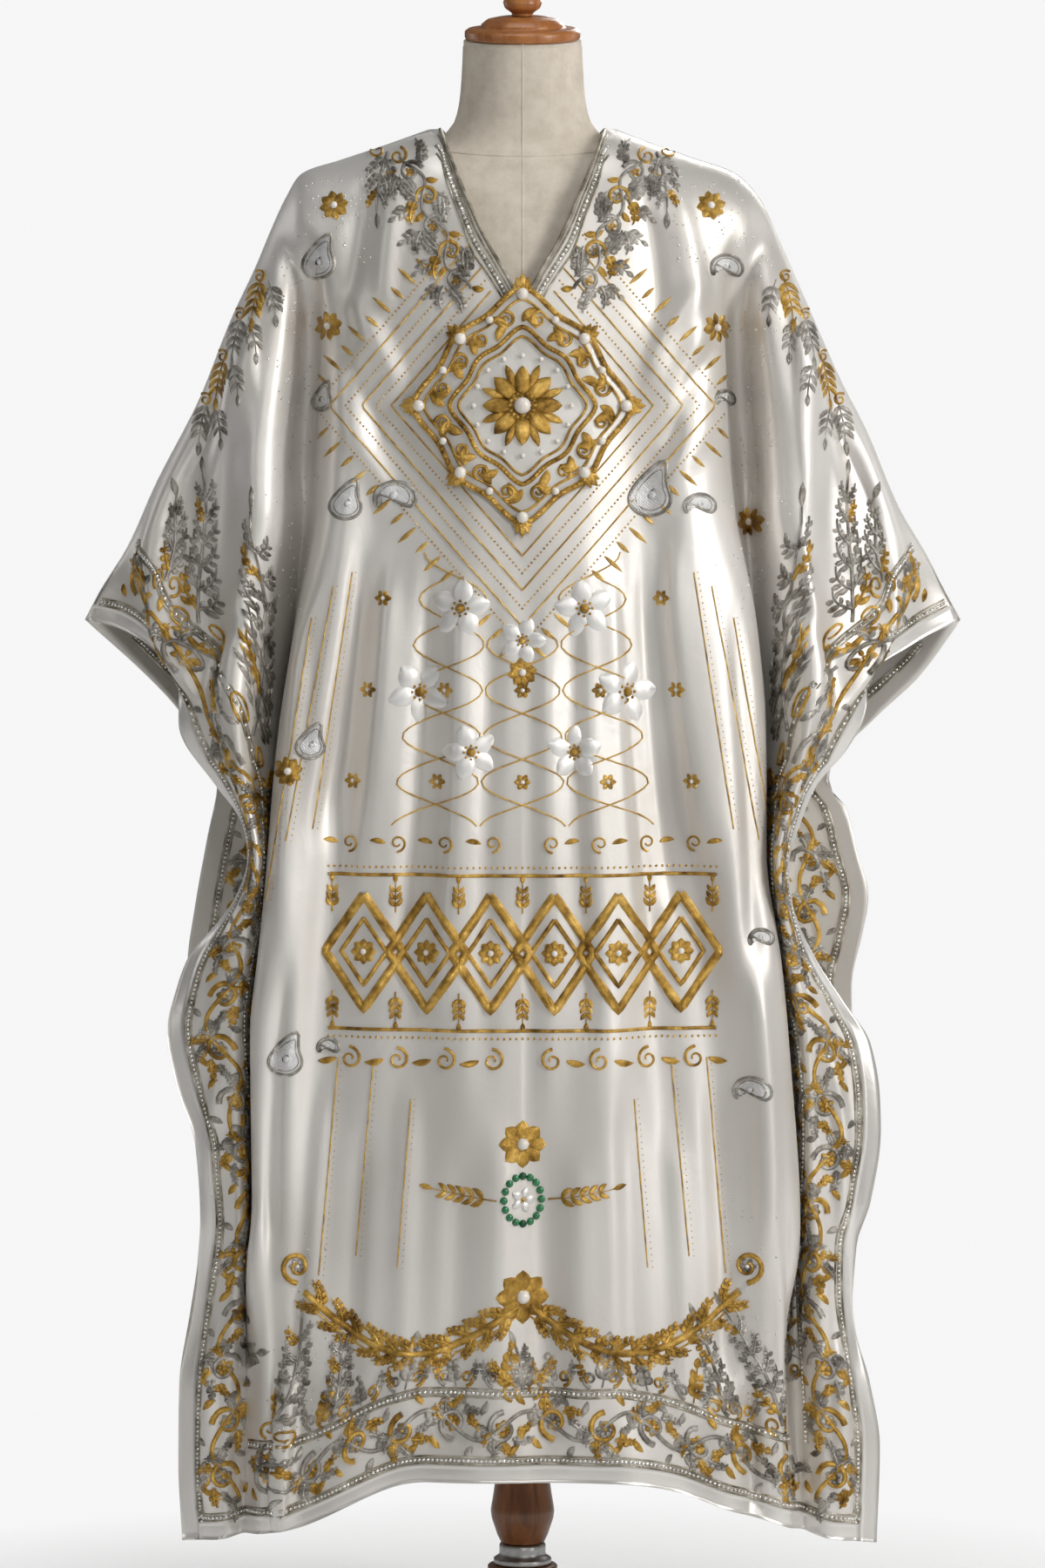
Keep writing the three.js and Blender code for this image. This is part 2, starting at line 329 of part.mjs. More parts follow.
// closed solid over a set of grid cells, between two distances along the normals
function sheetSolid(grid, wanted, lo, hi, inset) {
  const { P, N, isFront, rows, cols } = grid;
  const has = (i, j) => i >= 0 && j >= 0 && i < rows - 1 && j < cols - 1 && wanted(i, j);
  const ids = new Map(), verts = [], tris = [];
  const sign = isFront ? -1 : 1;
  const place = (i, j) => {
    let p = P[i][j].clone();
    if (inset) {
      const own = [[i - 1, j - 1], [i - 1, j], [i, j - 1], [i, j]].filter(([a, b]) => has(a, b));
      if (own.length < 4) {
        const mid = new THREE.Vector3();
        for (const [a, b] of own) mid.add(P[a][b]).add(P[a + 1][b]).add(P[a][b + 1]).add(P[a + 1][b + 1]);
        mid.multiplyScalar(1 / (4 * own.length));
        p.add(mid.sub(p).setLength(inset * (own.length === 2 ? 1.15 : 1.6)));
      }
    }
    return p;
  };
  const vid = (i, j, layer) => {
    const key = i + ',' + j + ',' + layer;
    if (!ids.has(key)) {
      const p = place(i, j).addScaledVector(N[i][j], layer ? hi : lo);
      if (sign * p.y < SEAM_GAP / 2) p.y = sign * SEAM_GAP / 2;
      ids.set(key, verts.length / 3);
      verts.push(p.x, p.y, p.z);
    }
    return ids.get(key);
  };
  const quad = (a, b, c, d) => { if (isFront) tris.push(a, b, c, a, c, d); else tris.push(a, c, b, a, d, c); };
  for (let i = 0; i < rows - 1; i++) for (let j = 0; j < cols - 1; j++) {
    if (!has(i, j)) continue;
    quad(vid(i, j, 1), vid(i + 1, j, 1), vid(i + 1, j + 1, 1), vid(i, j + 1, 1));
    quad(vid(i, j, 0), vid(i, j + 1, 0), vid(i + 1, j + 1, 0), vid(i + 1, j, 0));
    if (!has(i - 1, j)) quad(vid(i, j, 0), vid(i, j, 1), vid(i, j + 1, 1), vid(i, j + 1, 0));
    if (!has(i + 1, j)) quad(vid(i + 1, j + 1, 1), vid(i + 1, j, 1), vid(i + 1, j, 0), vid(i + 1, j + 1, 0));
    if (!has(i, j - 1)) quad(vid(i + 1, j, 1), vid(i, j, 1), vid(i, j, 0), vid(i + 1, j, 0));
    if (!has(i, j + 1)) quad(vid(i, j + 1, 0), vid(i, j + 1, 1), vid(i + 1, j + 1, 1), vid(i + 1, j + 1, 0));
  }
  const g = new THREE.BufferGeometry();
  g.setAttribute('position', new THREE.Float32BufferAttribute(verts, 3));
  g.setIndex(tris);
  g.computeVertexNormals();
  return g;
}

// ---------------------------------------------------------------- applique at the foot of the V
function onPanel(grid, x, z) {
  const { P, rows, cols } = grid;
  for (let i = 0; i < rows - 1; i++) for (let j = 0; j < cols - 1; j++) {
    for (const [a, b, c] of [[P[i][j], P[i + 1][j], P[i + 1][j + 1]], [P[i][j], P[i + 1][j + 1], P[i][j + 1]]]) {
      const d = (b.x - a.x) * (c.z - a.z) - (c.x - a.x) * (b.z - a.z);
      if (Math.abs(d) < 1e-9) continue;
      const s = ((x - a.x) * (c.z - a.z) - (c.x - a.x) * (z - a.z)) / d;
      const t = ((b.x - a.x) * (z - a.z) - (x - a.x) * (b.z - a.z)) / d;
      if (s >= -1e-6 && t >= -1e-6 && s + t <= 1 + 1e-6) return a.y + s * (b.y - a.y) + t * (c.y - a.y);
    }
  }
  return null;
}
// eight-lobed lozenge: radius share by angle
function lobe(angle) {
  const c = Math.abs(Math.cos(angle)), s = Math.abs(Math.sin(angle));
  const lozenge = 1 / (Math.pow(Math.pow(c, 1.35) + Math.pow(s, 1.35), 1 / 1.35));
  return lozenge * (1 + 0.035 * Math.cos(8 * angle));
}
function medallionSolid(grid) {
  const rings = [0, 0.34, 0.62, 0.84, 1], sides = 48;
  const verts = [], tris = [];
  const yAt = (x, z) => {
    const y = onPanel(grid, x, z);
    return y === null ? onPanel(grid, Math.sign(x || 1) * (Math.abs(x) + 26), z) : y;
  };
  const layers = [];
  for (const layer of [0, 1]) {
    const ids = [];
    for (const r of rings) {
      const ring = [];
      for (let k = 0; k < (r === 0 ? 1 : sides); k++) {
        const a = 2 * Math.PI * k / sides, q = r * lobe(a);
        const x = MEDALLION.halfWide * q * Math.cos(a), z = MEDALLION.z + MEDALLION.halfHigh * q * Math.sin(a);
        const flat = yAt(0, MEDALLION.z - 60), y = Math.min(yAt(x, Math.min(z, V_POINT - 6)), flat + 34);
        const bulge = layer ? MEDALLION.thick * (r > 0.9 ? 0.7 : 1) : 0;
        ring.push(verts.length / 3);
        verts.push(x, y - WALL / 2 - MEDALLION.lift - bulge, z);
      }
      ids.push(ring);
    }
    layers.push(ids);
  }
  const put = (a, b, c, flip) => { if (flip) tris.push(a, c, b); else tris.push(a, b, c); };
  for (const layer of [0, 1]) {
    const ids = layers[layer], flip = layer === 0;
    for (let k = 0; k < sides; k++) {
      const n = (k + 1) % sides;
      put(ids[0][0], ids[1][k], ids[1][n], flip);
      for (let r = 1; r < rings.length - 1; r++) {
        put(ids[r][k], ids[r + 1][k], ids[r + 1][n], flip);
        put(ids[r][k], ids[r + 1][n], ids[r][n], flip);
      }
    }
  }
  const a = layers[0][rings.length - 1], b = layers[1][rings.length - 1];
  for (let k = 0; k < sides; k++) {
    const n = (k + 1) % sides;
    put(a[k], b[n], b[k], false);
    put(a[k], a[n], b[n], false);
  }
  const g = new THREE.BufferGeometry();
  g.setAttribute('position', new THREE.Float32BufferAttribute(verts, 3));
  g.setIndex(tris);
  g.computeVertexNormals();
  return g;
}

// ---------------------------------------------------------------- dress form and stand
// sections of the linen form: half width, half depth, forward shift, and how far the front edge dips
const FORM = [
  { z: 850, wide: 150, deep: 100, fore: 0 }, { z: 862, wide: 160, deep: 106, fore: 0 }, { z: 950, wide: 172, deep: 112, fore: 0 },
  { z: 1060, wide: 152, deep: 100, fore: 2 }, { z: 1150, wide: 138, deep: 92, fore: 4 }, { z: 1250, wide: 150, deep: 104, fore: 6 },
  { z: 1340, wide: 166, deep: 114, fore: 6 }, { z: 1420, wide: 182, deep: 110, fore: 5 }, { z: 1480, wide: 196, deep: 100, fore: 3 },
  { z: 1508, wide: 196, deep: 94, fore: 2 }, { z: 1524, wide: 186, deep: 89, fore: 1 }, { z: 1538, wide: 154, deep: 79, fore: 0 },
  { z: 1552, wide: 117, deep: 68, fore: 0 }, { z: 1564, wide: 91, deep: 60, fore: 0 }, { z: 1576, wide: 78, deep: 57, fore: 1 },
  { z: 1590, wide: 68, deep: 56, fore: 2 }, { z: 1616, wide: 63, deep: 57, fore: 4 }, { z: 1645, wide: 61, deep: 56.5, fore: 5 }, { z: 1670, wide: 60, deep: 56, fore: 6, tilt: 8.87 },
];
function loft(sections, sides) {
  const verts = [], tris = [];
  for (const s of sections) for (let k = 0; k < sides; k++) {
    const a = 2 * Math.PI * k / sides;
    verts.push(s.wide * Math.cos(a), s.deep * Math.sin(a) - s.fore, s.z + (s.tilt || 0) * Math.sin(a));
  }
  const last = sections.length - 1;
  for (let i = 0; i < last; i++) for (let k = 0; k < sides; k++) {
    const n = (k + 1) % sides, a = i * sides;
    tris.push(a + k, a + n, a + sides + n, a + k, a + sides + n, a + sides + k);
  }
  for (let k = 1; k < sides - 1; k++) {
    tris.push(0, k + 1, k);
    tris.push(last * sides, last * sides + k, last * sides + k + 1);
  }
  const g = new THREE.BufferGeometry();
  g.setAttribute('position', new THREE.Float32BufferAttribute(verts, 3));
  g.setIndex(tris);
  g.computeVertexNormals();
  return g;
}
// turned pieces: radius and height, foot to top
const CAP_TILT = 9 * Math.PI / 180;
const NECK_CAP = [{ r: 0, z: 0 }, { r: 57, z: 0 }, { r: 59, z: 3 }, { r: 59, z: 9 }, { r: 55, z: 12 }, { r: 43, z: 13 }, { r: 42, z: 16 }, { r: 36, z: 21 }, { r: 22, z: 24 }, { r: 0, z: 24 }];
const FINIAL = [{ r: 0, z: 0 }, { r: 11, z: 0 }, { r: 11, z: 3 }, { r: 18, z: 8 }, { r: 20, z: 14 }, { r: 17, z: 20 }, { r: 10, z: 25 }, { r: 10, z: 33 }, { r: 15, z: 39 }, { r: 17, z: 46 }, { r: 13, z: 54 }, { r: 0, z: 58 }];
const POLE = [{ r: 0, z: 126 }, { r: 22, z: 126 }, { r: 26, z: 134 }, { r: 32, z: 152 }, { r: 33, z: 160 }, { r: 30, z: 178 }, { r: 27, z: 200 }, { r: 26.5, z: 260 }, { r: 26, z: 560 }, { r: 25, z: 830 }, { r: 34, z: 838 }, { r: 34, z: 849.7 }, { r: 0, z: 849.7 }];
const COLLAR = [{ r: 0, z: 104 }, { r: 30, z: 104 }, { r: 30, z: 110 }, { r: 24, z: 114 }, { r: 24, z: 125.7 }, { r: 0, z: 125.7 }];
const BASE = [{ r: 0, z: 0 }, { r: 180, z: 0 }, { r: 186, z: 5 }, { r: 186, z: 16 }, { r: 176, z: 24 }, { r: 120, z: 34 }, { r: 60, z: 44 }, { r: 36, z: 62 }, { r: 30, z: 84 }, { r: 36, z: 96 }, { r: 36, z: 103.7 }, { r: 0, z: 103.7 }];
function turned(rows, sides) {
  const g = new THREE.LatheGeometry(rows.map((p) => new THREE.Vector2(p.r, p.z)), sides);
  g.rotateX(Math.PI / 2);
  return g;
}

// ---------------------------------------------------------------- assembly
const satin = (c) => new THREE.MeshStandardMaterial({ color: c, roughness: 0.38, metalness: 0.05, side: THREE.FrontSide });
const gilt = new THREE.MeshStandardMaterial({ color: 0xb8862c, roughness: 0.35, metalness: 0.8 });
const silver = new THREE.MeshStandardMaterial({ color: 0xa9a6a2, roughness: 0.4, metalness: 0.6 });
const linen = new THREE.MeshStandardMaterial({ color: 0xcdc3b4, roughness: 0.9, metalness: 0 });
const wood = new THREE.MeshStandardMaterial({ color: 0xa56432, roughness: 0.45, metalness: 0 });
const darkWood = new THREE.MeshStandardMaterial({ color: 0x784628, roughness: 0.45, metalness: 0 });
const steel = new THREE.MeshStandardMaterial({ color: 0x8d8c8a, roughness: 0.35, metalness: 1 });

const group = new THREE.Group();
function add(name, geometry, material, x = 0, y = 0, z = 0, tilt = 0) {
  const mesh = new THREE.Mesh(geometry, material);
  mesh.name = name;
  mesh.position.set(x, y, z);
  mesh.rotation.x = tilt;
  group.add(mesh);
}

for (const isFront of [true, false]) {
  const grid = panelGrid(isFront);
  const side = isFront ? 'front' : 'back';
  const { rows, cols } = grid;
  const mid = (cols - 1) / 2, neckCols = HALF_COLUMNS.indexOf(0.124);
  const outer = (j) => j < 1 || j >= cols - 2;
  const inner = (j) => j < 2 || j >= cols - 3;
  const band = (i, j) => outer(j) || i >= rows - 2;
  const braid = (i, j) => !band(i, j) && (inner(j) || i >= rows - 3);
  const neck = (i, j) => i === 0 && j >= mid - neckCols && j < mid + neckCols;
  const cloth = (i, j) => !band(i, j) && !braid(i, j) && !neck(i, j);
  // each piece takes its own cells of the one draped surface and stops short of its neighbours at the seams
  add(side + '_panel', sheetSolid(grid, cloth, -WALL / 2, WALL / 2, SEAM_INSET), satin(0xd7d4ce));
  add(side + '_edge_band', sheetSolid(grid, band, -WALL / 2, WALL / 2 + BAND_RISE, SEAM_INSET), satin(0xe2dfda));
  add(side + '_edge_braid', sheetSolid(grid, braid, -WALL / 2, WALL / 2 + BRAID_RISE, SEAM_INSET), silver);
  add(side + '_neck_trim', sheetSolid(grid, neck, -WALL / 2, WALL / 2 + BRAID_RISE, SEAM_INSET), silver);
  if (isFront) add('chest_medallion', medallionSolid(grid), gilt);
}
add('form_body', loft(FORM, FORM_SIDES), linen);
const topFore = -FORM[FORM.length - 1].fore;
// the neck's top, the cap and the finial lean forward together
const NECK_TOP_Z = FORM[FORM.length - 1].z + 0.4, CAP_HEIGHT = 24.35;
add('form_neck_cap', turned(NECK_CAP, TURN_SIDES), wood, 0, topFore, NECK_TOP_Z, CAP_TILT);
add('form_finial', turned(FINIAL, TURN_SIDES), wood, 0, topFore - Math.sin(CAP_TILT) * CAP_HEIGHT, NECK_TOP_Z + CAP_HEIGHT * Math.cos(CAP_TILT), CAP_TILT);
add('stand_pole', turned(POLE, TURN_SIDES), darkWood);
add('stand_collar', turned(COLLAR, TURN_SIDES), steel);
add('stand_base', turned(BASE, 40), darkWood);

export default group;
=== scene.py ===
# Looks of the wide embroidered dashiki on its dress form: draped satin, raised embroidery, linen, turned wood.
import bpy, math, random
import numpy as np
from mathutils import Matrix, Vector
from mathutils.bvhtree import BVHTree


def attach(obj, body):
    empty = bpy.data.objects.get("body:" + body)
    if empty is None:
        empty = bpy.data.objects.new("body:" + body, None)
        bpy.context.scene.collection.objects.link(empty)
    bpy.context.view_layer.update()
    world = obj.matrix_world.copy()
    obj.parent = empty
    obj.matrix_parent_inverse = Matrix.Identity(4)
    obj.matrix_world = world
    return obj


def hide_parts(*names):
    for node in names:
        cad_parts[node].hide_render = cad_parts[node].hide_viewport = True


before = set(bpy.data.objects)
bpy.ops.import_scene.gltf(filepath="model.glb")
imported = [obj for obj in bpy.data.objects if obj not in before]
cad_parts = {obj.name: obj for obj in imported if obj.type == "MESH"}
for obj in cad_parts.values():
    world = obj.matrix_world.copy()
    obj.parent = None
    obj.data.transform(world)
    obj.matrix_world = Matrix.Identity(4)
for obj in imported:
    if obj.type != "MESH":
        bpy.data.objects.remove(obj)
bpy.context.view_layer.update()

random.seed(7)
RNG = np.random.default_rng(7)


def rows(names, text):
    """A short table: named columns, one row to a line."""
    keys = names.split()
    return [dict(zip(keys, [float(v) for v in line.split()])) for line in text.strip().splitlines()]


# ------------------------------------------------------------------ sizes (mm), as in the solid model
WALL = 1.5
SEAM_GAP = 0.3
BAND_WIDTH, BRAID_WIDTH = 18.0, 10.0
NECK_HALF, NECK_TOP, V_POINT, BACK_NECK = 92.0, 1580.0, 1386.0, 1552.0
ROUND_FRONT, ROUND_BACK, BACK_SHRINK = 78.0, 60.0, 0.93
LEVEL = 940.0
CAP_TILT = math.radians(9)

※

To be done.
Scan the material for lines with the word "return", and copy each line you find.

Final answer.
    return p;
    return ids.get(key);
  return g;
      if (s >= -1e-6 && t >= -1e-6 && s + t <= 1 + 1e-6) return a.y + s * (b.y - a.y) + t * (c.y - a.y);
  return null;
  return lozenge * (1 + 0.035 * Math.cos(8 * angle));
    return y === null ? onPanel(grid, Math.sign(x || 1) * (Math.abs(x) + 26), z) : y;
  return g;
  return g;
  return g;
    return obj
    return [dict(zip(keys, [float(v) for v in line.split()])) for line in text.strip().splitlines()]